Dostluğuyla bize güven veriyor, bizi hiçbir zaman satmayacak gibi gözüküyor, arkanızdan hiç konuşmuyor, dedi kodu yapmıyor, başınızda hep bekleyecek bir dostumuz var artık. Bizimle yürüyüşlere çıkan yanıbaşımızda sıcak ve çabuk atan bir kalp var. Kulaklarını dikip kafasını yana çevirince tüm içimiz eriyor, öyle bir tatlı bakışı var ki.. Genelde hep önde gidiyor. Arada bir duraksayarak arkadan bizim gelip gelmediğimizi kontrol ediyor. Yol ayrımlarına varınca durup bekliyor. Bizim gideceğimiz yön belli olunca, “hadi çok oyalanma, bir an önce gelin. Etraf tehlikeli. Hadi canım, hadi güzellerim benim, hadi gelin!” der gibi bakıyor, sonra yoluna devam ediyor. Sessiz kendine has edasıyla bize eşlik ediyor.

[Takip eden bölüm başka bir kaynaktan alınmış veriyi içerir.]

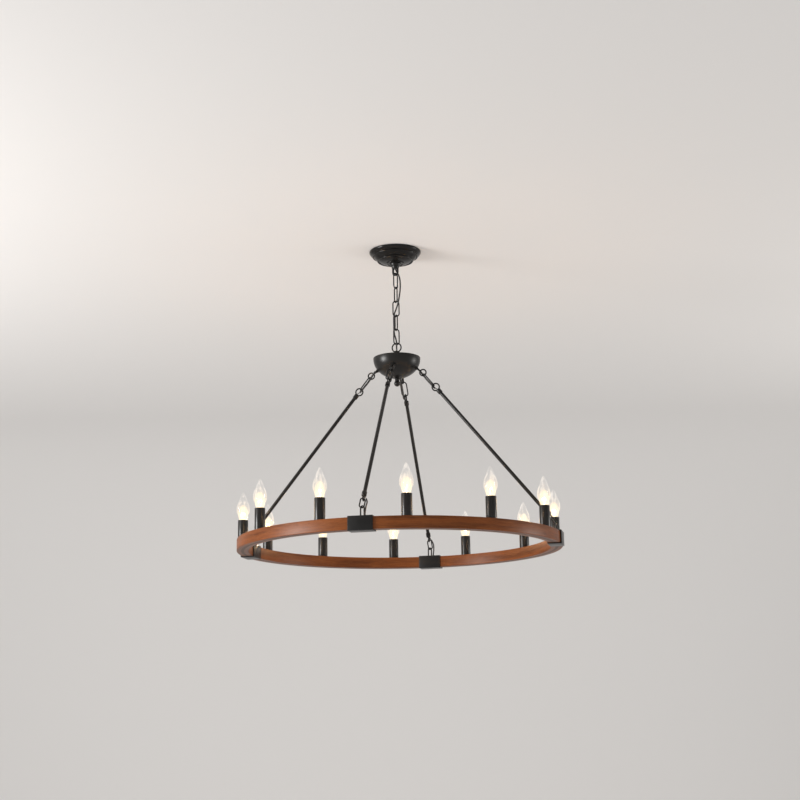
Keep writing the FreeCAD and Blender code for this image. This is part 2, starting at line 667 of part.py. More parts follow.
def make_eye_bolt_nuts():
    body = new_body("eye_bolt_nuts")
    reach = bolt_seat_radius - S.bowl_wall - S.bolt_nut_gap - S.bolt_nut_thickness
    place = Placement(bolt_seat + bolt_direction * reach, Rotation(Z_AXIS, bolt_direction))
    solid(body, "AdditivePrism", "nut", place, Circumradius=S.bolt_nut_radius,
          Height=S.bolt_nut_thickness).Polygon = 6
    DOC.recompute()
    nut = body.Tip
    bore = solid(body, "SubtractiveCylinder", "nut_bore", place, Radius=S.bolt_shank + S.thread_fit,
                 Height=S.bolt_nut_thickness)
    repeat_round(body, [nut, bore], ROD_COUNT)


# ---------------------------------------------------------------- rods

def make_upper_link(sector):
    body = new_body("upper_link_%d" % (sector + 1))
    centre = bolt_eye + hang_direction * (upper_link_start + upper_link_span / 2)
    place = Placement(centre, Rotation(Y_AXIS, X_AXIS, hang_direction, "ZXY"))
    oval_link(body, "upper_oval_%d" % (sector + 1), place, S.link_length, S.link_width, S.link_wire)
    body.Placement = turned(sector * TURN_OF_SECTOR)


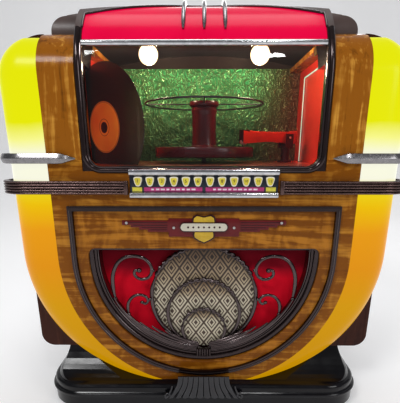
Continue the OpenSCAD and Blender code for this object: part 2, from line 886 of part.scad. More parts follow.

Öyle uyanık ki, gördüğü herkese belli bir mesafeden boynunu bükerek bakıp, iç paralayıcı, direkt acıma duygusuna oynayıcı sesler çıkararak ya mama ya da sevilmek istiyor. Tabii kimse dayanamıyor onun bu hallerine, birbirimizden habersiz hayvana habire mama ve su verip duruyoruz. Yemekten ve sevilmekten bitap düşüyor neredeyse. Öyle de uyanık ki diyelim bize doğru acıklı acıklı ses ve bakışlarla kendini belli ediyor. Bizden bir hareket göremezse, hemen neşeli haline dönüp başka birine doğru ilerliyor ve ona da aynı numaraları yapıyor. Böyle böyle kişiden kişiye geçerek karnını bir güzel doyurtuyor. Normalde neşeli ve hareketli bir köpek. Ama bir insan görünce, otomatik olarak gözlerini kocaman açıyor, boynunu büküyor ve ciğer delen bir sesle o insana doğru tiyatrosuna başlıyor. Otelde de biz hariç herkesin işi var galiba, bir Allah’ın kulu kalkıp bahçeye çıkmıyor. Başka insan olmayınca bize doğru acıklı seviyesini arttıra arttıra sesleniyor. Başımıza dert aldık galiba ama, bir de tatlı ki ayrılırken ne edeceğiz bilemiyorum?
Onun kuyruğunu sallaması, onun heycanlanması, onun ön patilerini uzatıp ve kafasını eğip alttan alttan bakması, onun yemeğini yemesi, onun uyuması, onun havlaması, gelip kendini sevdirmesi, birşey istediğini anlatmaya çalışması; hepsi bir başka, hepsi bir sevinç bizde. Soruyoruz ona arada mutlu musun diye. Öyle zannediyoruz ki çok mutludur. Umarım biz gidince de otele bizim gibi biri gelir. Onun işi kolay biz onsuz ne yapacağız bilemiyorum.
Sadece bize değil, birçoklarına öğrettiği veya hatırlattığı, merhamet duygusu için minnettarız. Teşekkür ederiz karabaş, mutlulukla ve sağlıkla yaşa. Seni çok seviyoruz.